Finds in Ancient Egyptian rubbish dumps inspire "world's largest archaeological project"
Touted as the world's largest archaeological project, an online search for clues is crowd-sourcing the details of ancient lives in Egypt - from 19th century rubbish dumps
Deciphering these fragile little scraps can be enlightening. "For drunken headache: wear leaves of Alexandrian chamaedaphne strung together," reads one papyrus cure for ulcers, haemorrhoids or poor eyes.
Brown and torn, the notes are as heavily open to interpretation as Morse Code muffled through a tin can. The Ashmolean Museum holds this avalanche of plays, letters, receipts, wills and government letters from the lives of people living between the 1st and 6th centuries, and a website where readers can match Greek letters to fragments has already attracted registrations from more than 250,000 volunteers who believe they have the definitive answers to these uncertain snapshots of ancient Egypt. Only 1.5 percent of the million-item collection has so far been transcribed and identified.
"The great Library of Alexandria, the 28 public libraries of imperial Rome have disappeared without trace. We are left with copies of copies, chance survivals through the Empire and Middle Ages.

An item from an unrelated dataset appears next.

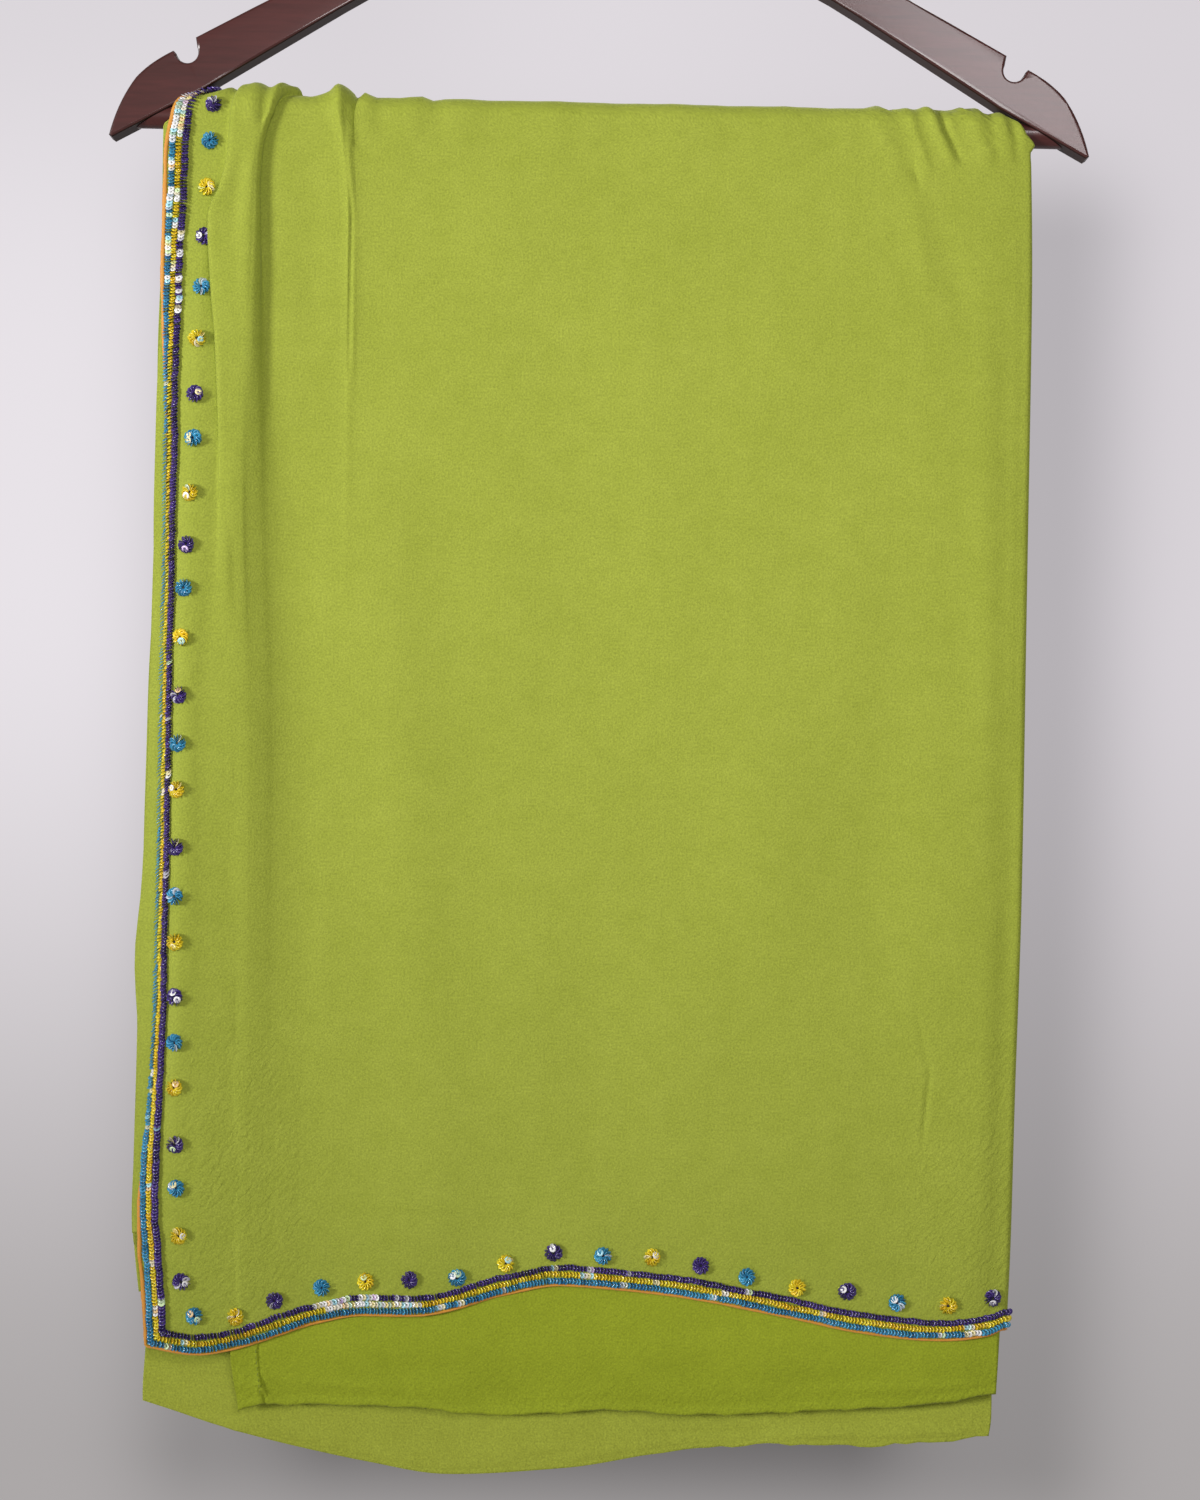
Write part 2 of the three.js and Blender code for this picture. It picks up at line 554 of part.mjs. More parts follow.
/** The trouser bar: round, coped to the arms' sloping undersides, with a tenon at each end. */
function trouserBar() {
  let bar = solid(rodAlongX(BAR_RADIUS, BAR_SIDES, -TIP_X, TIP_X));
  const [footX, footZ] = ARM_FOOT;
  const slope = Math.atan2(TIP_Z - footZ, TIP_X - TIP_FLAT - footX);
  for (const sign of [1, -1]) {
    const cope = new THREE.BoxGeometry(COPE_LENGTH, COPE_HEIGHT, COPE_HEIGHT)
      .translate(0, 0, COPE_HEIGHT / 2 - GAP).rotateY(-sign * slope)
      .translate(sign * footX, 0, BAR_Z + footZ);
    bar = bar.subtract(solid(cope));
    const ends = [sign * TENON_START_X, sign * TENON_END_X].sort((a, b) => a - b);
    bar = bar.add(solid(rodAlongX(TENON_RADIUS, HOLE_SIDES, ...ends)));
  }
  return geometryOf(bar);
}

/** The wire hook: a stem out of the board, a bend, and an open ring centred over the stem. */
function wireHook() {
  const onRing = (degrees) => new THREE.Vector3(
    HOOK_RING_RADIUS * Math.cos(radians(degrees)), 0,
    HOOK_RING_RADIUS * Math.sin(radians(degrees)) - HOOK_INNER_RADIUS);
  const start = onRing(HOOK_START);
  const bendZ = start.z - start.x / Math.tan(radians(-HOOK_START));
  const foot = new THREE.Vector3(0, 0, BOARD_TOP_Z - STEM_IN_BOARD + GAP);
  const stemTop = new THREE.Vector3(0, 0, bendZ - STEM_BEND);
  const path = new THREE.CatmullRomCurve3([
    foot, new THREE.Vector3(0, 0, mix(foot.z, stemTop.z, 0.5)), stemTop,
    ...new THREE.QuadraticBezierCurve3(stemTop, new THREE.Vector3(0, 0, bendZ), start)
      .getPoints(4).slice(1),
    ...evenly(RING_POINTS).slice(1).map((u) => onRing(mix(HOOK_START, HOOK_END, u))),
  ], false, 'centripetal');
  const section = new THREE.Shape().absarc(0, 0, WIRE_RADIUS, 0, 2 * Math.PI);
  return new THREE.ExtrudeGeometry(section, { steps: 60, curveSegments: 5, extrudePath: path });
}

const saree = new THREE.Group();
const hanger = new THREE.Group();

function addPiece(group, name, geometry, color, roughness, metalness = 0) {
  const mesh = new THREE.Mesh(geometry, new THREE.MeshStandardMaterial({ color, roughness, metalness }));
  mesh.name = name;
  group.add(mesh);
}

addPiece(hanger, 'hanger_board', hangerBoard(), COLOURS.wood, 0.35);
addPiece(hanger, 'trouser_bar', trouserBar(), COLOURS.barWood, 0.35);
addPiece(hanger, 'wire_hook', wireHook(), COLOURS.steel, 0.25, 1);
addPiece(saree, 'long_layer', longLayer(), COLOURS.greenLow, 0.7);
addPiece(saree, 'folded_layers', foldedLayers(), COLOURS.greenShade, 0.7);
addPiece(saree, 'inner_end_panel', innerEndPanel(), COLOURS.greenInner, 0.7);
addPiece(saree, 'outer_panel', outerPanel(), COLOURS.green, 0.7);
addPiece(saree, 'edge_piping', edgePiping(), COLOURS.orange, 0.6);
addPiece(saree, 'sequin_row_blue', sequinRow(TRIM.blue), COLOURS.blue, 0.3);
addPiece(saree, 'sequin_row_yellow', sequinRow(TRIM.yellow), COLOURS.yellow, 0.3);
addPiece(saree, 'sequin_row_purple', sequinRow(TRIM.purple), COLOURS.purple, 0.3);

const part = new THREE.Group();
part.add(hanger, saree);
export default part;
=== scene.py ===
"""A crepe saree with a sequinned border, hung over the bar of a notched wooden hanger.

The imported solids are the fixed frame. Every piece of cloth is a thin sheet on its solid's form, the
border is stitched on with sequins of real size, and the hanger is given its varnished wood and
steel. Tables are in millimetres; meshes are in metres, in the frame of the solids.

A place on the cloth is given by `s`, the distance down the front (positive) or the back (negative)
from the crown of the bend over the bar, and by `c`, the distance from the outer end's cut edge.
"""
import math

import bpy
import numpy as np
from mathutils import Matrix, Vector


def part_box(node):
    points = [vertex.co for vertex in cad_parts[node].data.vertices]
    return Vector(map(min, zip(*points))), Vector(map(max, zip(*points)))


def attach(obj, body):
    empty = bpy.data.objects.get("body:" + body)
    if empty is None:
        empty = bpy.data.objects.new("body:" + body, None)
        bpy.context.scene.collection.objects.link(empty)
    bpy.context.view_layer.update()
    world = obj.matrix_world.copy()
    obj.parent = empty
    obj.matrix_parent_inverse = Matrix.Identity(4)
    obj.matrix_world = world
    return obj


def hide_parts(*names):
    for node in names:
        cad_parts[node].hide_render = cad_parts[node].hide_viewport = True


bl_info = {
    "name": "Saree on a hanger",
    "version": (1, 0, 0),
    "blender": (4, 5, 0),
    "location": "View3D > Sidebar > Saree",
    "description": "Dresses a saree that hangs folded over the bar of a wooden hanger",
    "category": "Object",
}

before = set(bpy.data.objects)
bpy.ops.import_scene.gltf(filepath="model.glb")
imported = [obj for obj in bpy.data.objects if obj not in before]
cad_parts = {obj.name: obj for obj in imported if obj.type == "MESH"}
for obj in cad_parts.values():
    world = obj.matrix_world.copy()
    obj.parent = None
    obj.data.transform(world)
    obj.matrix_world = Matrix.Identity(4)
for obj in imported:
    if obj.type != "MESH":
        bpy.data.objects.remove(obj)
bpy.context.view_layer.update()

MM = 0.001
BODY = "root"
BAR_LOW, BAR_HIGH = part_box("trouser_bar")
BAR_Z = (BAR_LOW.z + BAR_HIGH.z) / 2 / MM
BAR_RADIUS = (BAR_HIGH.z - BAR_LOW.z) / 2 / MM
LINE_RADIUS = BAR_RADIUS + 0.3
BEND = LINE_RADIUS * math.pi / 2
SAREE_WIDTH = 1145.0
STACK_LOOSE_BELOW = 120.0
PASS_WIDTH = 386.0  # one layer, from fold to fold


# --- tables and the curves through them ---------------------------------------------------------

def table(names, rows):
    """Rows of numbers as named columns."""
    return dict(zip(names.split(), np.array(rows, float).T))


def hermite(a, b, slope_a, slope_b, t):
    """The cubic from a to b whose slopes are given over the whole step."""
    t2, t3 = t * t, t * t * t
    return ((2 * t3 - 3 * t2 + 1) * a + (t3 - 2 * t2 + t) * slope_a
            + (3 * t2 - 2 * t3) * b + (t3 - t2) * slope_b)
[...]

"Oxyrhynchus restores to us authors famous in classical times, who went under in the Middle Ages: the songs of Sappho, the sitcom of Menander, the elegant and learned elegies of Callimachus that Roman poets liked to boast of imitating.
"Oxyrhynchus yielded a huge random mass of everyday papers — private letters and shopping lists, tax returns and government circulars. We know far more about Oxyrhynchus as a functioning town, and about its people as living individuals, than we do about many more glamorous ruins.

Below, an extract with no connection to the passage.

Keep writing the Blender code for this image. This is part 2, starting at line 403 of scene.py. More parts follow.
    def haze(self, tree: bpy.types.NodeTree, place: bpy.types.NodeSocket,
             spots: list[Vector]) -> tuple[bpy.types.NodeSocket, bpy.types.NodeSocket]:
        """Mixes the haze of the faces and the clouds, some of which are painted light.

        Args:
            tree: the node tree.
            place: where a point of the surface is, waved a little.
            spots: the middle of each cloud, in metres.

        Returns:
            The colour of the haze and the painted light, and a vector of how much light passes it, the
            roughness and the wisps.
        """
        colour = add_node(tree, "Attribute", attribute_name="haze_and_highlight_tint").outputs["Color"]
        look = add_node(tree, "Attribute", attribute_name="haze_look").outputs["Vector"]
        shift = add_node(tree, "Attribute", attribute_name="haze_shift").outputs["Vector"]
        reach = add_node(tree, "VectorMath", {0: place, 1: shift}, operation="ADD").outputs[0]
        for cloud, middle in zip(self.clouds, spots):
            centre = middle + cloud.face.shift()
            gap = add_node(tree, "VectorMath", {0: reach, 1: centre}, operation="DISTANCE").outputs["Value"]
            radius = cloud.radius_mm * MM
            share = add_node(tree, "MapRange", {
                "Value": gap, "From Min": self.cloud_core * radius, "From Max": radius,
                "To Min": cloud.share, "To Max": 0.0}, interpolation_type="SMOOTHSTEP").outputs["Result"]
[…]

"We know that on November 2 AD 182, the slave Epaphroditus, eight years old, leaned out of a bedroom window to watch the castanet-players in the street below, and slipped and fell and was killed. The reason we know so much, and in such detail, is rubbish."
Parsons portrays theirs as a lonely life, boxing and shipping finds in baskets and old biscuit tins. Hunt shopped for medicines, fish-hooks, curiosities and a well-stocked revolver; Grenfell's brother wished him luck with "the gravedigging", only for Grenfell to end his career following his third nervous breakdown, in 1920.
John Darlington, whose own story-driven interest is in the loose fragments of stained glass recovered from the destroyed St Michael's cathedral in Coventry, will introduce Dr Dirk Obbink, the leader of the translation project, in a special event at the Royal Geographical Society next month.
"We simply couldn't resist asking Dirk to come and tell his story," says Darlington, who is part of the World Monuments Fund.
"It directly links people who might be sitting in their living rooms in London, Lima or Lusaka with a small fragment of the past – and then gets them to help."